Lion Air flight JT610 crashes after takeoff from Jakarta

A Lion Air Boeing 737 MAX 8. Photo: © Bathara Sakti

Lion Air flight JT610 has crashed in the ocean 13 minutes after taking off from Jakarta’s Soekarno Hatta Airport on Monday at 6:20 am local time. It was scheduled to fly to Pangkal Pinang, a city on Bangka Island.

The flight was operated by PK-LQP, a brand new Boeing 737 MAX 8, delivered to Lion Air in August 2018. Today’s accident is the first ever crash of this aircraft type, which entered service in May 2017.

On board were 189 people, including 181 passengers  (two of them infants) and eight crew members (two pilots plus six flight attendants), officials say. The aircraft has a total capacity of 180 passengers, which means that the 737 MAX was completely booked out on the flight. Indonesia’s finance ministry says that 20 of its officials were on board the flight.

A search and rescue mission is ongoing, the transport ministry of Indonesia says debris and body parts have been found by rescuers, but they are still looking for the main wreckage. Photos shared on social media show belongings from the airplane’s passengers, indicating from the beginning that it was very unlikely for anyone on board to have survived.

A rescue diver reportedly died during the recovery mission.

Aircraft manufacturer Boeing released the following statement on flight JT610:

The Boeing Company is deeply saddened by the loss of Flight JT 610. We express our concern for those on board, and extend heartfelt sympathies to their families and loved ones.
Boeing stands ready to provide technical assistance to the accident investigation. In accordance with international protocol, all inquiries about aviation accident investigations must be directed to the Indonesia’s National Transportation Safety Committee (NTSC).Boeing

On Thursday, a ‘black box’ of the aircraft was recovered from underwater and is reported to be in a good condition. It is not clear whether it was the flight data recorder or the cockpit voice recorder, as both are being called black box.

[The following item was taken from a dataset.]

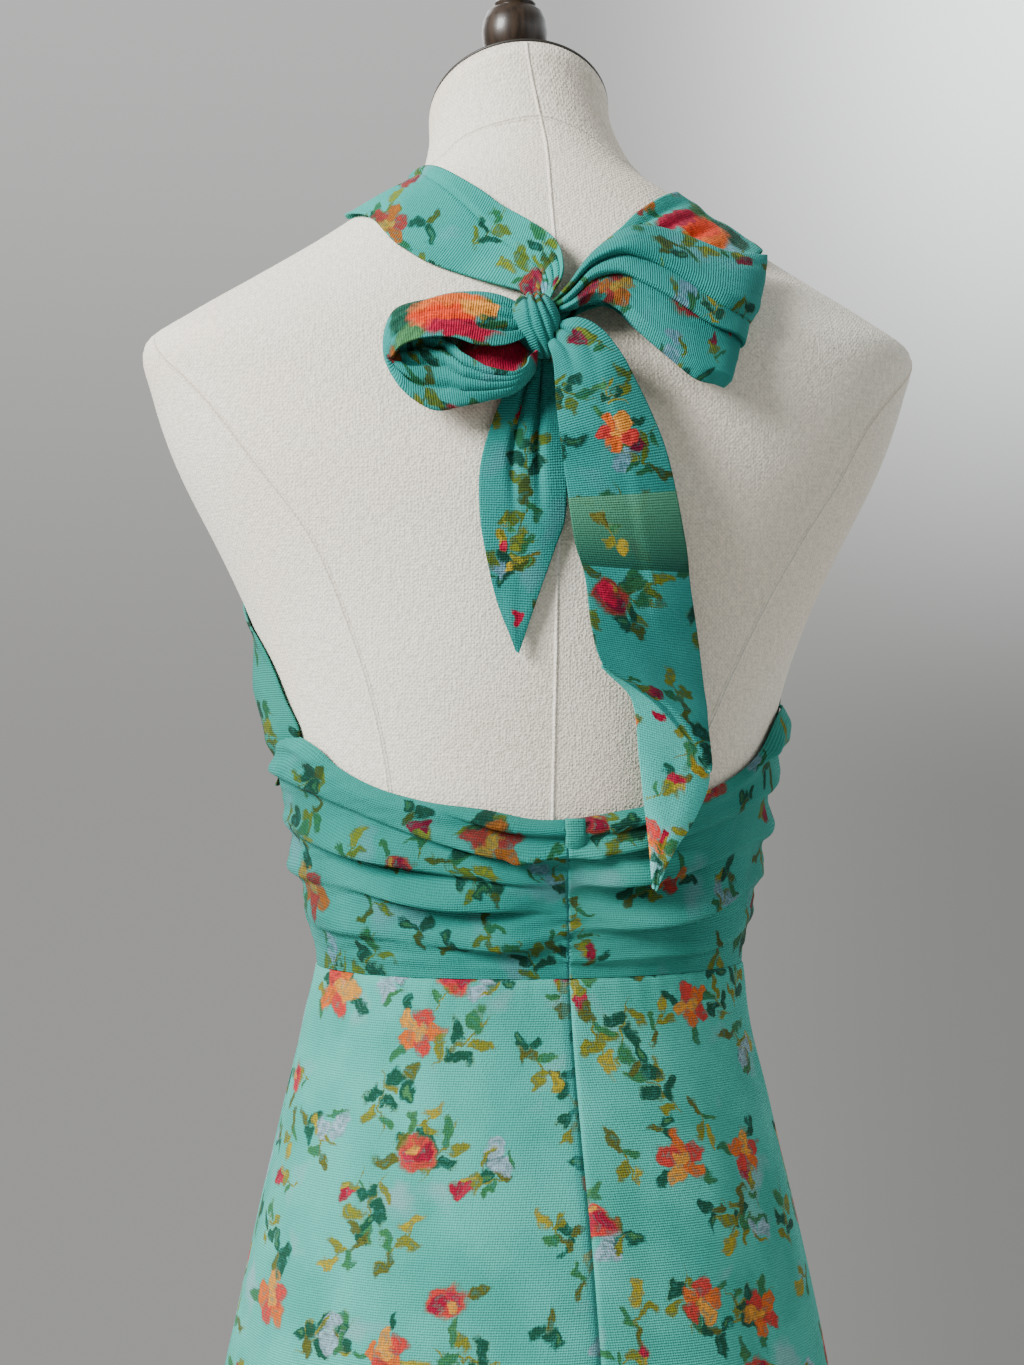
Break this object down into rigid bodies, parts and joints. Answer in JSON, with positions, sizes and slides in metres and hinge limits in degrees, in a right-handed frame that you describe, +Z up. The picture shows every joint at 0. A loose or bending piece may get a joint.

The Indonesia Transportation Safety Committee is investigating. Data from Flightradar24 indicates that the aircraft made a very fast descent before losing radar contact and crashing into the water. Reuters reports that the aircraft requested an immediate return to Jakarta Airport. It also had technical issues with flight instruments on a previous flight, the CEO of the airline, Edward Sirait, confirmed. The two pilots had 6,000 and 5,000 flight hours respectively.

Playback of flight JT610. Screenshot: © Flightradar24

In reaction to the crash, Australia has banned its government officials and contractors from flying Lion Air, until the investigation shows what caused the accident. On Tuesday, Indonesia ordered an inspection of all Boeing 737 MAX aircraft, Reuters reports quoting officials from the transport ministry.

On Tuesday, one week after the crash, Boeing issued a safety notice regarding possible problems with the AOA (Angle of Attack) display, to all operators of the 737 MAX.

Lion Air is a low-cost carrier from Indonesia and the largest privately owned airline in the country. Its Malaysian subsidiary was the first airline in the world to receive a Boeing 737 MAX 8. Before the crash, Lion Air Group was operating 13 Boeing 737 MAX aircraft (eleven MAX 8 and two MAX 9).